** Start DATA **

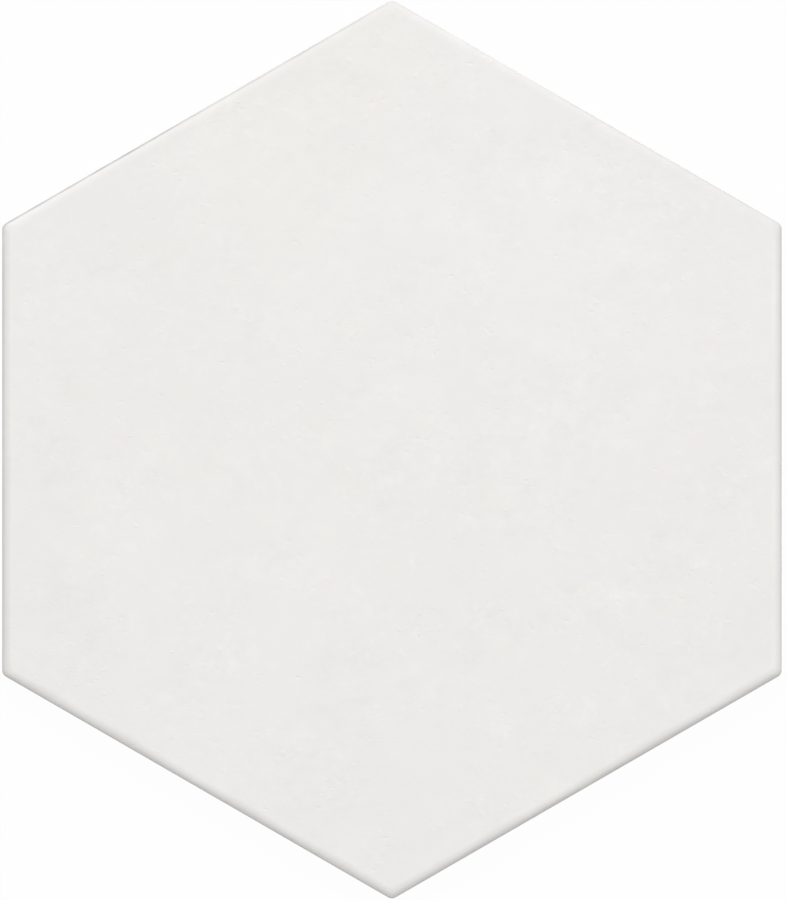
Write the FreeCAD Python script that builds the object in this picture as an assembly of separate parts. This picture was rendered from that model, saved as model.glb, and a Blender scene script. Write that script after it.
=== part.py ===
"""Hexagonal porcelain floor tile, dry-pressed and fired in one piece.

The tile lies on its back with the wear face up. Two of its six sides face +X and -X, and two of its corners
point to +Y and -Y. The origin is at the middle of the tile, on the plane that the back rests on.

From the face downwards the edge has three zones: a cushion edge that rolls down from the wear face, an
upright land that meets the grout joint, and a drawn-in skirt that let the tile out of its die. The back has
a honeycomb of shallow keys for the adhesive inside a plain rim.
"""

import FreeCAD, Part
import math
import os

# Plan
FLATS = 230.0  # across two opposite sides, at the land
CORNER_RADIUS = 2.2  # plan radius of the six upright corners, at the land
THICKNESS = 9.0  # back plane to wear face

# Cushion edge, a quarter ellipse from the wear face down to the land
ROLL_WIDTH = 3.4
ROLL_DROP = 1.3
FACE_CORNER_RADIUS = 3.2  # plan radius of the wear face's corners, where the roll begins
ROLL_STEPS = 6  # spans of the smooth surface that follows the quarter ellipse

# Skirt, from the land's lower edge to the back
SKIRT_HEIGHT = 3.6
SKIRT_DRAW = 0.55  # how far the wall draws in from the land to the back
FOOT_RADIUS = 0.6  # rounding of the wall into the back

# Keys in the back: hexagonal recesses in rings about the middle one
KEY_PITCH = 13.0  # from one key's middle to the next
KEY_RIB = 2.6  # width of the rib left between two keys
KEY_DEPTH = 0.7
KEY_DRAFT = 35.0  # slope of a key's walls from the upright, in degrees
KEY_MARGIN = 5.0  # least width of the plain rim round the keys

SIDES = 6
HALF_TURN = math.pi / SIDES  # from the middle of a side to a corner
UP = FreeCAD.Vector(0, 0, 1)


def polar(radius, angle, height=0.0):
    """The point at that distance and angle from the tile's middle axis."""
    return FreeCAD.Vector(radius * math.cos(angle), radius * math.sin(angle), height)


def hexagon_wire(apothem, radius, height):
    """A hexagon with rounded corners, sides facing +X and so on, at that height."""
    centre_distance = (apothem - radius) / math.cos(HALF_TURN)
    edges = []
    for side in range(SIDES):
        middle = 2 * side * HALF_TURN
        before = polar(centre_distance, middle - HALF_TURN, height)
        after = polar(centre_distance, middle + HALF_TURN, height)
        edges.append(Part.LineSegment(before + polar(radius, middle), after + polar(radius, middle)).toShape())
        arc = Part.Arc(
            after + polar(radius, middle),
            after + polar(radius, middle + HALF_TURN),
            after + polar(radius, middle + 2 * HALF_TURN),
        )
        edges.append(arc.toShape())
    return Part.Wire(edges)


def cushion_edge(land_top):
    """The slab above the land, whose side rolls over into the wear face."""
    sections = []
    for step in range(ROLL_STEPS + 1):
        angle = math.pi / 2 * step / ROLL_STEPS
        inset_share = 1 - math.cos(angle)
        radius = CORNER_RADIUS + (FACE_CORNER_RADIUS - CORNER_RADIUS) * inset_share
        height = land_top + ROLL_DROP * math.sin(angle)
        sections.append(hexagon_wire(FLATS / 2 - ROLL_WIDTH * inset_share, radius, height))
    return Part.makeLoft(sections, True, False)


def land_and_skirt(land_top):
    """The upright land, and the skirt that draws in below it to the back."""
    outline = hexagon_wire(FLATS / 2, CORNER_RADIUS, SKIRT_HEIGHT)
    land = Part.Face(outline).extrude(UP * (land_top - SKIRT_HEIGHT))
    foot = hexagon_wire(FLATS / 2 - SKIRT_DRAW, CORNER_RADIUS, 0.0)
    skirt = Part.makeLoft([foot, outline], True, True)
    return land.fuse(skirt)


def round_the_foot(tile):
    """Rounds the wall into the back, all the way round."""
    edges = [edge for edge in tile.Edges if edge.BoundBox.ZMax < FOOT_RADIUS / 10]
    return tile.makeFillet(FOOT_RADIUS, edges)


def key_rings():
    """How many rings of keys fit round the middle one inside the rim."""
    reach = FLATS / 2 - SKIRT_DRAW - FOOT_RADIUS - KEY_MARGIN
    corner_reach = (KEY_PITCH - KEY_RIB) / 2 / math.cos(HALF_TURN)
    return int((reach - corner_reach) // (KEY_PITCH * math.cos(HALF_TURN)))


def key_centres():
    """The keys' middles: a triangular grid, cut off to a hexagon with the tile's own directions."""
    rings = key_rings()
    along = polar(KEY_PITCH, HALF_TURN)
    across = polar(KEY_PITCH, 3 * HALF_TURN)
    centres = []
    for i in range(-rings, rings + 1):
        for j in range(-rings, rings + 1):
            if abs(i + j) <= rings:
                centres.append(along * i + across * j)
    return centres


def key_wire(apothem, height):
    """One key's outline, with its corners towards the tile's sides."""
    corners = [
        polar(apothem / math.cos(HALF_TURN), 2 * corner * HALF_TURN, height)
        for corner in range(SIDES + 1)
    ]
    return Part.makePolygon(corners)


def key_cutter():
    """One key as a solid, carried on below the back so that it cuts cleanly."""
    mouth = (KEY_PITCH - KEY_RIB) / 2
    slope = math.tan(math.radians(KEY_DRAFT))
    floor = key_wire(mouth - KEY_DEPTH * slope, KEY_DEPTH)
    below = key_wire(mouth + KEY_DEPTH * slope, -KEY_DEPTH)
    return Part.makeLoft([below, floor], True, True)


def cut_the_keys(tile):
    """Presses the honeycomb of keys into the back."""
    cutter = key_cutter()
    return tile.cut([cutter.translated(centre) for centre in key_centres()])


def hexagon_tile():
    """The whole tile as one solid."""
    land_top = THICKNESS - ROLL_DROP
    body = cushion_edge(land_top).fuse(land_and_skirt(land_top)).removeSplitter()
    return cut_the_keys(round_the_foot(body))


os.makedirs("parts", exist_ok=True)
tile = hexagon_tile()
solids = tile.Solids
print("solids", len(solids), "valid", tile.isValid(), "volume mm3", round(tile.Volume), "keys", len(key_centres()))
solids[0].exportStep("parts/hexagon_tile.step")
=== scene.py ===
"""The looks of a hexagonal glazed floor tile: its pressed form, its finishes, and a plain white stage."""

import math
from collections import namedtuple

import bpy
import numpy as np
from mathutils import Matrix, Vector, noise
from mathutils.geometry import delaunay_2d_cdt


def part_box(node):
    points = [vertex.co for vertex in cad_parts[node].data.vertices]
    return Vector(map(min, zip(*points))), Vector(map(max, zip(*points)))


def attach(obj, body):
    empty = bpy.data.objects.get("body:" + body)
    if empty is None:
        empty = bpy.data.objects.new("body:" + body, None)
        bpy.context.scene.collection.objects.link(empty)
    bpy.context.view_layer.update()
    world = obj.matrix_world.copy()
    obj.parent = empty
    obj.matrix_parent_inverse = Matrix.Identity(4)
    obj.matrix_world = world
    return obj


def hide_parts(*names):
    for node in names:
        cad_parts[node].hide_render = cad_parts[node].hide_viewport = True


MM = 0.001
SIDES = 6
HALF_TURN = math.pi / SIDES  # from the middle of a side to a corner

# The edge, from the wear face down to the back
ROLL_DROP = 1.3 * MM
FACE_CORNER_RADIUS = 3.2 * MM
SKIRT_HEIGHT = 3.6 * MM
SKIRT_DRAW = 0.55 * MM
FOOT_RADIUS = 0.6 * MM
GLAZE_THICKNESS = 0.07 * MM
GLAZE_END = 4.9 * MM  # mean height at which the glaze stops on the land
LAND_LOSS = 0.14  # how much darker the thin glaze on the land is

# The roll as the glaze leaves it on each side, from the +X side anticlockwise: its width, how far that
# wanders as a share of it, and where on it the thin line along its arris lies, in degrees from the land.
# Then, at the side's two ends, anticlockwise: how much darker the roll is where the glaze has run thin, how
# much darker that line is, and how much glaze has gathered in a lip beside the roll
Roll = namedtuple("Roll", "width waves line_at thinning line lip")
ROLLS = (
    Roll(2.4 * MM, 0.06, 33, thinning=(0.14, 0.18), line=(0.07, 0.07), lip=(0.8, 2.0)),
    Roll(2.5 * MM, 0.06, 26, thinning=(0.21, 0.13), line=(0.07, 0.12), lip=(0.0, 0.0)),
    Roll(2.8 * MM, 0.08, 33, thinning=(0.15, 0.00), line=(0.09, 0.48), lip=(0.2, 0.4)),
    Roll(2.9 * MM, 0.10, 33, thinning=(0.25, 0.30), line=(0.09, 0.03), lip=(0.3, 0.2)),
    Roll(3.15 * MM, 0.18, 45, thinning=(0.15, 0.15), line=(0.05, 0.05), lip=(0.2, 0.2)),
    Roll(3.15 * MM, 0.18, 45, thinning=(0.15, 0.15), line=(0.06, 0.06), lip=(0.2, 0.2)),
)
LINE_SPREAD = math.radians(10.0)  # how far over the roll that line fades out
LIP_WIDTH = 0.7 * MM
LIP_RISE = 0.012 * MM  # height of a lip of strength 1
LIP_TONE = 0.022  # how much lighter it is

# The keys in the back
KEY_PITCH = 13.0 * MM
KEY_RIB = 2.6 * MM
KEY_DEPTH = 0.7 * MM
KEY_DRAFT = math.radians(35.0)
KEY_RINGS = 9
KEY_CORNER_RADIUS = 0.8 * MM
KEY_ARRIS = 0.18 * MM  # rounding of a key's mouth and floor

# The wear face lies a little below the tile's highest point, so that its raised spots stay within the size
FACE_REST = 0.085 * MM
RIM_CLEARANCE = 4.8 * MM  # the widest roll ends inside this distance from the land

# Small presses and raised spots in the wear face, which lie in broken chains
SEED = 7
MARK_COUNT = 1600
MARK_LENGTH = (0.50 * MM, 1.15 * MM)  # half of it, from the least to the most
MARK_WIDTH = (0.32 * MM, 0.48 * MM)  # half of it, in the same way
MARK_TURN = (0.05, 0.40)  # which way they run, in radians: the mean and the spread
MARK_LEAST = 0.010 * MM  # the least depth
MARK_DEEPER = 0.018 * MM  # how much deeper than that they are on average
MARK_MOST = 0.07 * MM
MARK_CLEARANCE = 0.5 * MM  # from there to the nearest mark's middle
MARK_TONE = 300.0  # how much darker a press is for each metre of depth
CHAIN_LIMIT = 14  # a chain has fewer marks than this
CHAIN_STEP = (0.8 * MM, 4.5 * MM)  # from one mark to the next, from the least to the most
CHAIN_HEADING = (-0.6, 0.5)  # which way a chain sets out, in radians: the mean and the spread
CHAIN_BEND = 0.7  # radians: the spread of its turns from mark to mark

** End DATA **

## PROBLEM REQUIREMENTS
Reproduce, without alteration, solely the lines beginning at the line that includes "return cut_the_keys(round_the_foot(body))" and ending at the line that includes "LAND_LOSS = 0.14", both lines included.

## SOLUTION TO THE PROBLEM
    return cut_the_keys(round_the_foot(body))


os.makedirs("parts", exist_ok=True)
tile = hexagon_tile()
solids = tile.Solids
print("solids", len(solids), "valid", tile.isValid(), "volume mm3", round(tile.Volume), "keys", len(key_centres()))
solids[0].exportStep("parts/hexagon_tile.step")
=== scene.py ===
"""The looks of a hexagonal glazed floor tile: its pressed form, its finishes, and a plain white stage."""

import math
from collections import namedtuple

import bpy
import numpy as np
from mathutils import Matrix, Vector, noise
from mathutils.geometry import delaunay_2d_cdt


def part_box(node):
    points = [vertex.co for vertex in cad_parts[node].data.vertices]
    return Vector(map(min, zip(*points))), Vector(map(max, zip(*points)))


def attach(obj, body):
    empty = bpy.data.objects.get("body:" + body)
    if empty is None:
        empty = bpy.data.objects.new("body:" + body, None)
        bpy.context.scene.collection.objects.link(empty)
    bpy.context.view_layer.update()
    world = obj.matrix_world.copy()
    obj.parent = empty
    obj.matrix_parent_inverse = Matrix.Identity(4)
    obj.matrix_world = world
    return obj


def hide_parts(*names):
    for node in names:
        cad_parts[node].hide_render = cad_parts[node].hide_viewport = True


MM = 0.001
SIDES = 6
HALF_TURN = math.pi / SIDES  # from the middle of a side to a corner

# The edge, from the wear face down to the back
ROLL_DROP = 1.3 * MM
FACE_CORNER_RADIUS = 3.2 * MM
SKIRT_HEIGHT = 3.6 * MM
SKIRT_DRAW = 0.55 * MM
FOOT_RADIUS = 0.6 * MM
GLAZE_THICKNESS = 0.07 * MM
GLAZE_END = 4.9 * MM  # mean height at which the glaze stops on the land
LAND_LOSS = 0.14  # how much darker the thin glaze on the land is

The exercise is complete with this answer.